George Washington's image today represents a paradox, juxtaposing an icon embodying America's foundational virtues of piety, honest, and humility with an increasingly exploited symbol that has been emptied of value by overuse. This exploitation, however, did not gain momentum until the second half of the twentieth century. For the eighteenth, nineteenth, and much of the twentieth century, the image of George Washington evoked the specters of aristocracy, domestic virtue, and good business sense. Schoolchildren were constantly inculcated with the lessons of the cherry tree myth. For example, until the 1950's, cookie cutter sets were not complete without the requisite hatchet for George Washington sugar cookies (Marling, 15).

Today, while Washington is still legendary for his moral rectitude, and his image is invoked in advertisements for colonial revival furniture and in the invitations of high society functions, to many the commercialization of his image has emptied it of meaning. Now, the most prevalent image of Washington appears each February in a phalanx of department store sales and car dealership ads. Rampant commercialization has arguably bled the symbol of its significance. Barry Schwartz writes "the transformation is inevitable. To expect that a nation should turn out, year after year, in heartfelt veneration for a man who died many years ago is to make unrealistic on demands on its capacity for emotional attachment" (199).

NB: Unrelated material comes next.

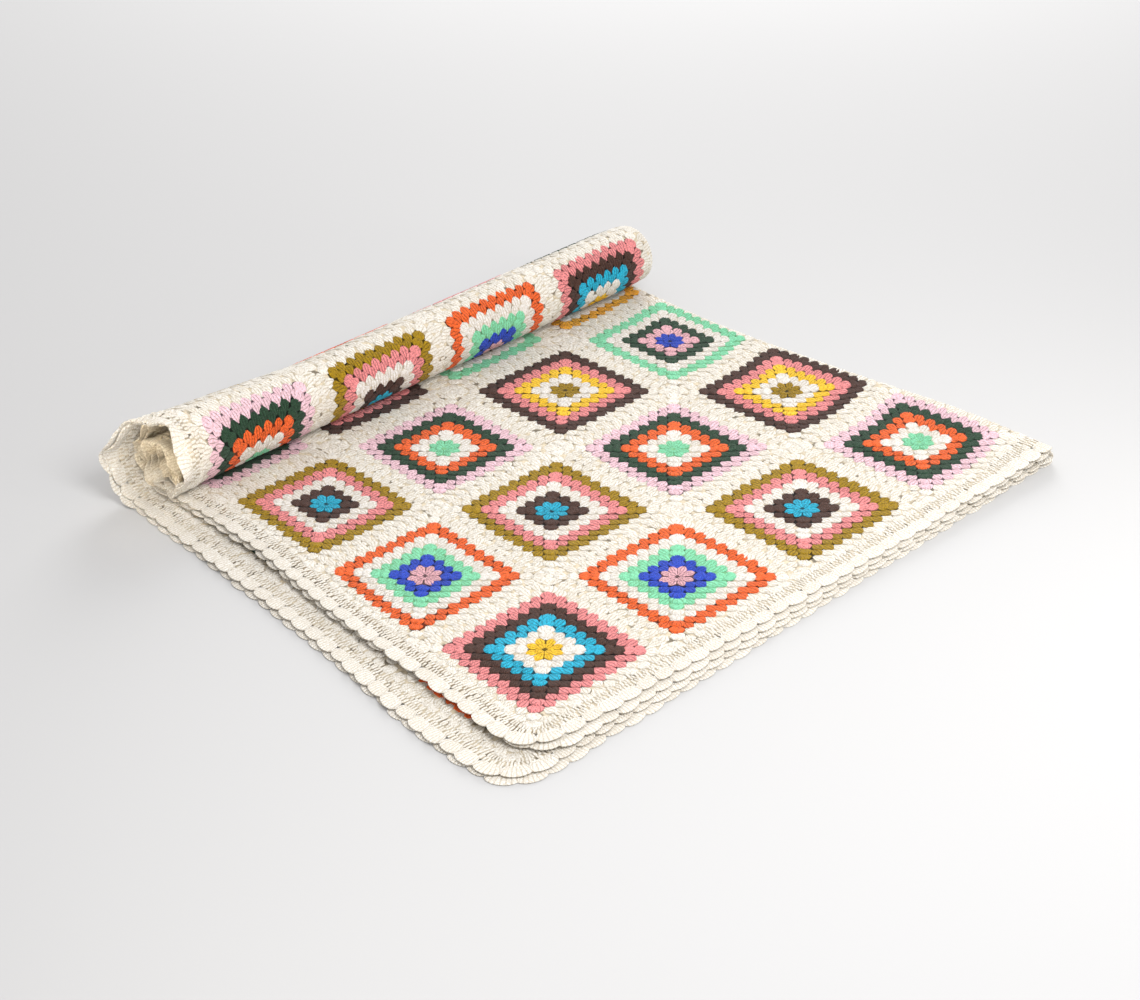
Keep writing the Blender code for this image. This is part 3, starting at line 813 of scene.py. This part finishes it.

Some meaning must remain, for Washington's image has reached the peculiar distinction of being the object of parody. He is lampooned for those qualities for which we revere him-- honesty, piety and virtue, and for the omnipresence of his image.

In the above cartoon, Gary Larson depicts "Washington Crossing the Street," demonstrating the adaptability of Washington's myth, and its instant recognition. Edward Sorel's drawing "Nixon Crossing the Delaware" proves that the symbol of Washington still resonates within the American consciousness. The substitution of Nixon for Washington highlights the jarring contrast between the perceived steady guidance of The Father of Our Country and Nixon's rocky presidency. The fact that Americans find humor in the scene asserts the continued strength of Washington's myth.

This paradox of constant reverence but increasing irrelevance does not mean that Washington is fading from America's collective memory. The Washington Monument still stands as the pinnacle of our nation's capital, and remains an omnipresent icon. Although Far Side comics and abundant advertising may signal a growing cynicism, we still need George Washington. "The more modern we become, in fact, the more desperately we cling to our Washingtons, to our old-fashioned heroes, to an imagined colonial past, to the good old days when patriots stood firm on their pedestals" (Marling, viii).